Perched over a harbour across from the bright lights of Vancouver’s city centre, a massive new residential development is pushing the boundaries of what it means to be climate resilient.
The development, called North Harbour, is being built by developer Concert Properties in North Vancouver to a set of novel standards that will mitigate against sea level rise and storm surge.
The new requirement is for the project to be raised 4.5 metres above sea level, well over a metre above the previous requirement. None of the building’s mechanical equipment will be installed below ground, which is the norm, to prevent damage from flooding.
“I think with this site, we really were on the leading edge of thinking about what the next chapter of planning for sea level rise looked like in British Columbia,” says Michael Epp, the director of planning for the City of North Vancouver.
The North Harbour project is a prominent example of a paradigm shift in civic planning to make cities and communities more weather-resistant. The storm that barrelled through Atlantic Canada last weekend swallowed homes in its fury, and was just the latest reminder of the power of nature to eat away at coastlines in the blink of an eye.
Because of climate disasters, insurers, municipal governments, developers and ordinary Canadians are waking up to the real cost of inaction.
A report released today by the Canadian Climate Institute concludes that damage from climate change will take a $25 billion bite out of the economy each year. Then there are costs to health, jobs and overall wellbeing, all of which will suffer as “heat-induced productivity losses and premature deaths shrink the workforce,” the report finds.
In other words, climate change takes a toll not just on the economy, but also on our overall health and well-being.
For city planners in North Vancouver, the flooding that washed out much of Calgary in 2013 was their teachable moment. It forced them to rethink how to deal with rising water and to plan ahead for climate scenarios all the way to the end of the century.
But the unfortunate reality, says Jesse Keenan, a professor of real estate at Tulane University in New Orleans, is that it often takes a disaster where you live to make change happen.
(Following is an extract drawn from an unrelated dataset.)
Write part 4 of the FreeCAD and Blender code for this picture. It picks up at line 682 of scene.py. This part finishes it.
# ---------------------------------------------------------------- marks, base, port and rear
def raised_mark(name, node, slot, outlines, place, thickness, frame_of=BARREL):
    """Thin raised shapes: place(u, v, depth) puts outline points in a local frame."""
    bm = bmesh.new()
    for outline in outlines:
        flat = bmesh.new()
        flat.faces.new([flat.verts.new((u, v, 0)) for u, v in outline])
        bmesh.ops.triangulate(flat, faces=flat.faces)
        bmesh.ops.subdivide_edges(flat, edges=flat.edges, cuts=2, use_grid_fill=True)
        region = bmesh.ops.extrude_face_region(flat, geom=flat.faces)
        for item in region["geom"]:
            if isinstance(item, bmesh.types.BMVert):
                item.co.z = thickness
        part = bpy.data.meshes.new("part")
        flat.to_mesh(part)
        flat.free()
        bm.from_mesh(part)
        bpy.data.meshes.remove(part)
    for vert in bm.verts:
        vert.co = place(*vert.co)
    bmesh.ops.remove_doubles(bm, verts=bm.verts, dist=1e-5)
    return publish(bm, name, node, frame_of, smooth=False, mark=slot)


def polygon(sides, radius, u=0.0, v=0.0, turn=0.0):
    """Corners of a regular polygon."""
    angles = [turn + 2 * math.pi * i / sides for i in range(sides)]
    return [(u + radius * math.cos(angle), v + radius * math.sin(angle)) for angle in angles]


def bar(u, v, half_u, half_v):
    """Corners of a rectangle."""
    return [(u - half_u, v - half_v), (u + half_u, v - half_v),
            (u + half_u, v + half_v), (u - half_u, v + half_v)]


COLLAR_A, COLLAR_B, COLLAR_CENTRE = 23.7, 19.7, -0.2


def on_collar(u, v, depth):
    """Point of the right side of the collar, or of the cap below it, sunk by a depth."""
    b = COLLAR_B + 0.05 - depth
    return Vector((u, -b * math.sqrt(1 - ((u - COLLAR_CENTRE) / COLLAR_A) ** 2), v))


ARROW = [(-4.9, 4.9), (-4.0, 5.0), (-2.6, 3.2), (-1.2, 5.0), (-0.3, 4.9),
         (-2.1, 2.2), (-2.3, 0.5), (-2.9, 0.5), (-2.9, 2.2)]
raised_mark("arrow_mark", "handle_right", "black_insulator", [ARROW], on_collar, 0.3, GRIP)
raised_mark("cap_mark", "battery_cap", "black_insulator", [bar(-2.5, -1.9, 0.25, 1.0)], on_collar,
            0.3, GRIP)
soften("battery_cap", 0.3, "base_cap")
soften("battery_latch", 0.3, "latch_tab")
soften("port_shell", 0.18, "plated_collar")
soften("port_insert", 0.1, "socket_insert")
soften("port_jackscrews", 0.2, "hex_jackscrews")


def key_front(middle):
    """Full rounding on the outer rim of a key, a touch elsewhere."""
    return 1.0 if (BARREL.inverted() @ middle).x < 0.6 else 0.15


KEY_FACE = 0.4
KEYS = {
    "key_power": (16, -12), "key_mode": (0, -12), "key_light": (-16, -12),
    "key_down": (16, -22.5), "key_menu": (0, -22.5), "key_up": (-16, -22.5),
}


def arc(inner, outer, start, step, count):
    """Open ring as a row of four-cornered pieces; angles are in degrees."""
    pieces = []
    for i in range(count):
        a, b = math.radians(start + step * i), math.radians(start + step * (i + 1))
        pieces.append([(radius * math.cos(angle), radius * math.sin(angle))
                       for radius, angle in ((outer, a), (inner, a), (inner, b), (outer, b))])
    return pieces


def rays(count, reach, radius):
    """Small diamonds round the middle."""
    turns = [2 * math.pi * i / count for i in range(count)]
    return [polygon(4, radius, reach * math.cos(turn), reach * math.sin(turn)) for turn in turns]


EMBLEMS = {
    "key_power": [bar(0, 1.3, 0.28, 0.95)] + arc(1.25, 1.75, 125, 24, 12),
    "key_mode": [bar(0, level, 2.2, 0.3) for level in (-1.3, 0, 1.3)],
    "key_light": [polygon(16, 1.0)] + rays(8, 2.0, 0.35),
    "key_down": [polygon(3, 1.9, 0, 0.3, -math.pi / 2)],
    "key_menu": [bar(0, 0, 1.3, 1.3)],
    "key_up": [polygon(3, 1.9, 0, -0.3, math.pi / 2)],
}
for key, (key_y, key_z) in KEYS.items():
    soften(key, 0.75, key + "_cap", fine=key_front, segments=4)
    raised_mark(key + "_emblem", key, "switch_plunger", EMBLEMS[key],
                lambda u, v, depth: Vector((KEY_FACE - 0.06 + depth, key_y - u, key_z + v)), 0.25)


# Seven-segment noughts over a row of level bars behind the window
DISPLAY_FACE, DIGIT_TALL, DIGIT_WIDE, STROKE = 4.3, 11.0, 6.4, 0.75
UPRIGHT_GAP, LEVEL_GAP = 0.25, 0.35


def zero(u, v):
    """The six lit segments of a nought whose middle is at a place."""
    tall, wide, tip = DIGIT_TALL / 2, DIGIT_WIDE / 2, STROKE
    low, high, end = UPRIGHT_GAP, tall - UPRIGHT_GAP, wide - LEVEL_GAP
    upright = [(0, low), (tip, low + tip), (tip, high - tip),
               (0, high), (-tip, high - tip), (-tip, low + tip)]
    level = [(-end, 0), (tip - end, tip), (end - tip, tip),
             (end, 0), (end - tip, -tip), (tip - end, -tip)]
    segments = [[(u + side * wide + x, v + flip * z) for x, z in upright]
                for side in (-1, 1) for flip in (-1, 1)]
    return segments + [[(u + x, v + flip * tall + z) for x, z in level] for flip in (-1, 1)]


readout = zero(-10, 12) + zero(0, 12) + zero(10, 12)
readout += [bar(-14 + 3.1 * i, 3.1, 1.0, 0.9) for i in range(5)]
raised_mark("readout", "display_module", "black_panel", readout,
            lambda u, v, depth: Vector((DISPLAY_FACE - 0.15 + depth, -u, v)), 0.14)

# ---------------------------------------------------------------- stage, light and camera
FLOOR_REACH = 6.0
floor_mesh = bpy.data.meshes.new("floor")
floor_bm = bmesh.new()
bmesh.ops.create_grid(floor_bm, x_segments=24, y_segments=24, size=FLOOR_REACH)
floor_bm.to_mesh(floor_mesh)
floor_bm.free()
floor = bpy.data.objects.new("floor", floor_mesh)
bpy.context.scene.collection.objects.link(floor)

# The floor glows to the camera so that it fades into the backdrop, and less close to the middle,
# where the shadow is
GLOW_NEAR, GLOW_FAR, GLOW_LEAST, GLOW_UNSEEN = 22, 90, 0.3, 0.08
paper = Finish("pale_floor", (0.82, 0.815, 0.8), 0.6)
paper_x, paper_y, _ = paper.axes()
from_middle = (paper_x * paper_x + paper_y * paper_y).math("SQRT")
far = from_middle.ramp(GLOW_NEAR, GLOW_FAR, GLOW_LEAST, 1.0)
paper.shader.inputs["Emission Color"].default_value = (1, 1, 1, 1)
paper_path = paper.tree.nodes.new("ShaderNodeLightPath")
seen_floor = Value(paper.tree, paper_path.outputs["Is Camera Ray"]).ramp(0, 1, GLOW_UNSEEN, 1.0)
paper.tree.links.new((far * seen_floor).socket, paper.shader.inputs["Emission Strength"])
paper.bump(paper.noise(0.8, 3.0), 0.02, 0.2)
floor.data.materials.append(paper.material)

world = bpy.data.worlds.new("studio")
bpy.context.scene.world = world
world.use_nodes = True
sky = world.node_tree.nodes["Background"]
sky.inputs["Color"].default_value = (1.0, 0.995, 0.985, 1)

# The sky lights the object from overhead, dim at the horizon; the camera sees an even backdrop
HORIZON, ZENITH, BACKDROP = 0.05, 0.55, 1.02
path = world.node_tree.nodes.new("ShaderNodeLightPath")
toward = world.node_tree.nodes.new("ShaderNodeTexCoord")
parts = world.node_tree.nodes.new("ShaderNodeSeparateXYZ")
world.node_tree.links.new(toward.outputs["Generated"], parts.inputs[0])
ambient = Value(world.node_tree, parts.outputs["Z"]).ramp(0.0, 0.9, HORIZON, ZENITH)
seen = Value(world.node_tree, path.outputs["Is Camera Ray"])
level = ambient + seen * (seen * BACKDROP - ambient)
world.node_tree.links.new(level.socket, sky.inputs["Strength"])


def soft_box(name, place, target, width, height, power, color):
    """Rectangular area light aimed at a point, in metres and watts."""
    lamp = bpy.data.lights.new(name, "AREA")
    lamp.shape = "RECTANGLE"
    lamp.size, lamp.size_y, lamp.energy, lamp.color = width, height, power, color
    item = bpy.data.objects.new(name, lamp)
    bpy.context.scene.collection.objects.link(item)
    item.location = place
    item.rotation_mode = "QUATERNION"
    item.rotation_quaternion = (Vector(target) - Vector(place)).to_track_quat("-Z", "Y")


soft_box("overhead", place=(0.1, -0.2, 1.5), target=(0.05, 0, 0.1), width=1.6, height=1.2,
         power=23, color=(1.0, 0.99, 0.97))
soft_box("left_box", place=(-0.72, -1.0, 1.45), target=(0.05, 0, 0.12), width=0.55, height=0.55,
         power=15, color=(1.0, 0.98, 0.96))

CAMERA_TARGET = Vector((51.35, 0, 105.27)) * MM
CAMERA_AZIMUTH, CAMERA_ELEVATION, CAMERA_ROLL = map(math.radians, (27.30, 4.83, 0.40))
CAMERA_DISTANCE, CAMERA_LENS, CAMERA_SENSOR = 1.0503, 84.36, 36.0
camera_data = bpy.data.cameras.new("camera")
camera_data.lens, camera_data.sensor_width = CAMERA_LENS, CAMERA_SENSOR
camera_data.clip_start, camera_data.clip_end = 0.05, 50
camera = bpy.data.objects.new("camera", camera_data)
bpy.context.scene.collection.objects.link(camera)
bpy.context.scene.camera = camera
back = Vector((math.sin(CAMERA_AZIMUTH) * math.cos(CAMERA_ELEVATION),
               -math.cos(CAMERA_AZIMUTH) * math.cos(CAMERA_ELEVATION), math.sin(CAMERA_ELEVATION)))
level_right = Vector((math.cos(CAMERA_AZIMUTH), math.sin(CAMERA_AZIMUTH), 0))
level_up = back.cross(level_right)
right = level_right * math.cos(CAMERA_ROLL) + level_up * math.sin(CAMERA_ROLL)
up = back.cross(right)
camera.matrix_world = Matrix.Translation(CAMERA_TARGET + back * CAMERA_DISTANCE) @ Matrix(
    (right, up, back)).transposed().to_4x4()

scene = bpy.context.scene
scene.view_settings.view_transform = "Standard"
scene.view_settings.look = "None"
The other problem is that information that would otherwise help make better decisions is simply lacking.
“One thing we don’t know in Canada very much about is the benefits of investing in flood mitigation,” says Jason Thistlethwaite, an expert in climate adaptation at the University of Waterloo.
His research has found that just six per cent of residents who live in flood-risk areas know they do, and the majority, 81 per cent, have not reviewed their local flood area maps.
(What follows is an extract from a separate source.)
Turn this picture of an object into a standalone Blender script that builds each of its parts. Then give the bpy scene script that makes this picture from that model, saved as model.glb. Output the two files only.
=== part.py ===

“It’s difficult to imagine a property owner who’s desperately seeking a house to prioritize something like flood risk over, let’s say, a granite countertop or various fixtures in their home,” he said.
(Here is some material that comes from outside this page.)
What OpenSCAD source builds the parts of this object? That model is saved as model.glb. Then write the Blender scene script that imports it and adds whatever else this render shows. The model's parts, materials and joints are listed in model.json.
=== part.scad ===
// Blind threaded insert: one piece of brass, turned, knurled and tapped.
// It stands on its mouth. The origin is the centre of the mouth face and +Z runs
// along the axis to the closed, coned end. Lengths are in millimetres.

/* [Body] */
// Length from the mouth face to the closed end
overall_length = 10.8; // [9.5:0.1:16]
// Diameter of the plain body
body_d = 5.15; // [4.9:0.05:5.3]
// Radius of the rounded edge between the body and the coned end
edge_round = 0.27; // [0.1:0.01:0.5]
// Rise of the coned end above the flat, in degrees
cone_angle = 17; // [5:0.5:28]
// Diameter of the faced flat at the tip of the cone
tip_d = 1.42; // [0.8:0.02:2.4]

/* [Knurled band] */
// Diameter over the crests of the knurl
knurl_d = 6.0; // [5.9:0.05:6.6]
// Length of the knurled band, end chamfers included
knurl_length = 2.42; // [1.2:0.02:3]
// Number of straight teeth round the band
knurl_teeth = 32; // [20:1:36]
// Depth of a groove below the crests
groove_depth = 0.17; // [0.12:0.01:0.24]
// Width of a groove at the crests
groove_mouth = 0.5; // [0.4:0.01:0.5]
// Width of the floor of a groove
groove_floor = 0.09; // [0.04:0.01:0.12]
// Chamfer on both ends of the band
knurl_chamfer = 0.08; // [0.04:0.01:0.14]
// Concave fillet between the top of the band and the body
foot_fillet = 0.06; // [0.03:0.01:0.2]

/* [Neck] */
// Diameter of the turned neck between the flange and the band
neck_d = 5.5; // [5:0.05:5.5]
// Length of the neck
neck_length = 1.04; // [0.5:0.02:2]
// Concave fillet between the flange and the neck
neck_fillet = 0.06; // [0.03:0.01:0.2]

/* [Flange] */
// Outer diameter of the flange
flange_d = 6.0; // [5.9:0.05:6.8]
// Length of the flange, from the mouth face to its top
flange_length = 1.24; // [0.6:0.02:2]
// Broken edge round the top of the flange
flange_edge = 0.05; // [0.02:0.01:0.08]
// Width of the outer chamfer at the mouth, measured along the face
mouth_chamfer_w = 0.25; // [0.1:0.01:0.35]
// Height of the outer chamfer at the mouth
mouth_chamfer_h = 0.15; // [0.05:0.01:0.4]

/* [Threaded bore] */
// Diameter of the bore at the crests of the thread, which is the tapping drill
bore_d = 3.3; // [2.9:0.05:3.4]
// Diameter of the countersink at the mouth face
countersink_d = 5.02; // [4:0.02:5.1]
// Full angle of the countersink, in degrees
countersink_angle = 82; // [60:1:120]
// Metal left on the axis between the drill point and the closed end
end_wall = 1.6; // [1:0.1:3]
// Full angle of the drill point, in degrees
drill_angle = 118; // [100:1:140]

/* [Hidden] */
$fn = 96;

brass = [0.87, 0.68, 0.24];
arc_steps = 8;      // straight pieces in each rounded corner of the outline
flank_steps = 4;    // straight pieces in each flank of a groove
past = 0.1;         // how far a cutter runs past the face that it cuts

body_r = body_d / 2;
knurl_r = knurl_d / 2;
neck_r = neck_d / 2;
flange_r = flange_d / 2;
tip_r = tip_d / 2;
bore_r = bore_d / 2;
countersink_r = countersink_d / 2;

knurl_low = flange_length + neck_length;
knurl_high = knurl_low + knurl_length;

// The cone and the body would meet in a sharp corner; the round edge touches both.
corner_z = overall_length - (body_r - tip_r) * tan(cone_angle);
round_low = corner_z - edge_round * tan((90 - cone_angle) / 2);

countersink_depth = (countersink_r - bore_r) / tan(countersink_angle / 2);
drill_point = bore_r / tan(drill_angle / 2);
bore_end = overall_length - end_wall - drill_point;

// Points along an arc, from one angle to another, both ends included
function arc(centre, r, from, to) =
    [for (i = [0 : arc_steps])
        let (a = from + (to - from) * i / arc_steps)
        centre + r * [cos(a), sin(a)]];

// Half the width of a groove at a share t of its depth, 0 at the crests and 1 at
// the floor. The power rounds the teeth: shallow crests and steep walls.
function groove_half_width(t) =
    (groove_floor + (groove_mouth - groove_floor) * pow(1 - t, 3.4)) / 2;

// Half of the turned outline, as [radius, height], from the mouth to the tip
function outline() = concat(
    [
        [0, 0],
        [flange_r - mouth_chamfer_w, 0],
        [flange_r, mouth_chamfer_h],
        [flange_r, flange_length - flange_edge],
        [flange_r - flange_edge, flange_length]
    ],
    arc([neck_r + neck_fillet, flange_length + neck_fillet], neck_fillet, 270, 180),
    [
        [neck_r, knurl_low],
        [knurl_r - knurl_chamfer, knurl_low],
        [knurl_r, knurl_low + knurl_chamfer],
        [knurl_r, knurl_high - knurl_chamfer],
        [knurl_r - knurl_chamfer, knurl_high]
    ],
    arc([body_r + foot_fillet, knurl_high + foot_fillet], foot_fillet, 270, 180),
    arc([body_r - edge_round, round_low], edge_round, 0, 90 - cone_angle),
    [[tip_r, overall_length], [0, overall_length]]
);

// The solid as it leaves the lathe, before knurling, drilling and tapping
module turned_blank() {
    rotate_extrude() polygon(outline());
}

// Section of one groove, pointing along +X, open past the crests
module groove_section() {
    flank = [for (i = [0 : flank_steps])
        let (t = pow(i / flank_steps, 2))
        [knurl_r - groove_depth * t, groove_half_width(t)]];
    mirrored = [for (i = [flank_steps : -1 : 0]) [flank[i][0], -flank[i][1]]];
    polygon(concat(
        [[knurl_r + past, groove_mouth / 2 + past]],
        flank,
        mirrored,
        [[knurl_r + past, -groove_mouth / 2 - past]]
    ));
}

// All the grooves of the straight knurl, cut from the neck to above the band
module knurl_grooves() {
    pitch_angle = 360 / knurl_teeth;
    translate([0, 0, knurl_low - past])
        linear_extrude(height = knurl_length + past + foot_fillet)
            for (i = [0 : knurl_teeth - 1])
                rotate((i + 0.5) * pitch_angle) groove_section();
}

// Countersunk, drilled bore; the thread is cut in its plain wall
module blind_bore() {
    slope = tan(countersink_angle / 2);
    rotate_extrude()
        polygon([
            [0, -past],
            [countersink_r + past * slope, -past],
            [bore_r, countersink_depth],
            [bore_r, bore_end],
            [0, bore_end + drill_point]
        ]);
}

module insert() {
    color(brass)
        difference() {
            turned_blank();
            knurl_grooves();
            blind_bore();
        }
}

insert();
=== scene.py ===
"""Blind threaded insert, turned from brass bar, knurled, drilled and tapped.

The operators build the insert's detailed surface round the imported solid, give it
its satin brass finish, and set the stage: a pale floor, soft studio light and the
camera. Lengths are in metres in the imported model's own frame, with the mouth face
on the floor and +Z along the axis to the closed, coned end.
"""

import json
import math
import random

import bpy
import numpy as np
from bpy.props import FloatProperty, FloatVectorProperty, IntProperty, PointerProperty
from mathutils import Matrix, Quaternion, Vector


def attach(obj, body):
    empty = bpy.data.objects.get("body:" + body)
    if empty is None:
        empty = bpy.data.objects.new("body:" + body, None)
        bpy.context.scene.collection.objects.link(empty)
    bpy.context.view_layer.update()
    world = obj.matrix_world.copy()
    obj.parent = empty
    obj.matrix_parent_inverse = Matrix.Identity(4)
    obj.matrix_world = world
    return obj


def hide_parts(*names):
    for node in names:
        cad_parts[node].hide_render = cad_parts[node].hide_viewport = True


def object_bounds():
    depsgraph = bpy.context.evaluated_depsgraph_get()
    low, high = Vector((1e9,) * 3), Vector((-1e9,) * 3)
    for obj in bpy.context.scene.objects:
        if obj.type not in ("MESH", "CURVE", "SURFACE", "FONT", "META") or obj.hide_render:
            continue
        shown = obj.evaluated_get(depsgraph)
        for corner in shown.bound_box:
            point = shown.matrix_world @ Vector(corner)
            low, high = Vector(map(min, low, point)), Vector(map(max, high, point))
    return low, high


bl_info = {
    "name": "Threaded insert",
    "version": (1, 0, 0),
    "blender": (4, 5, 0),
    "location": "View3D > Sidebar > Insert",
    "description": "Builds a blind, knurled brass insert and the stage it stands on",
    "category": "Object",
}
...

But the importance of getting a clear climate risk picture is becoming just as obvious as a home inspection or a study of an apartment’s sightlines.
In the United States, at least $108 billion in real estate valuation is at risk of literally going underwater, according to Don Bain, a senior advisor at Climate Central, a non-profit that looks at the impact of climate change on people’s lives.
“By mid-century,” he concludes in a recent report, “more than 648,000 individual tax parcels, totalling as many as 4.4 million acres, are projected to be at least partly below the relevant tidal boundary level.”
The world is starting to appreciate that there is a financial and health cost associated with polluting the atmosphere with reckless abandon.
“We’re at a phase where the capital markets are really beginning to understand this as a risk,” says Spenser Robinson, a professor of finance and real estate at Central Michigan University.
Large regulatory bodies like the U.S. Securities and Exchange Commission, he says, are proposing more stringent disclosure laws so that people understand the dangers associated with a range of financial products, including real estate.
But climate-risk factors, Robinson says, have yet to trickle down to the general investor level, and they need to.
“Right now, this is kind of some opaque black box concept that the average consumer can’t really understand.”
To address that, some real estate firms are starting to flag climate risk much like they do walkability scores.
For example, realtor.com has started putting environmental risk scores on some of its home listings.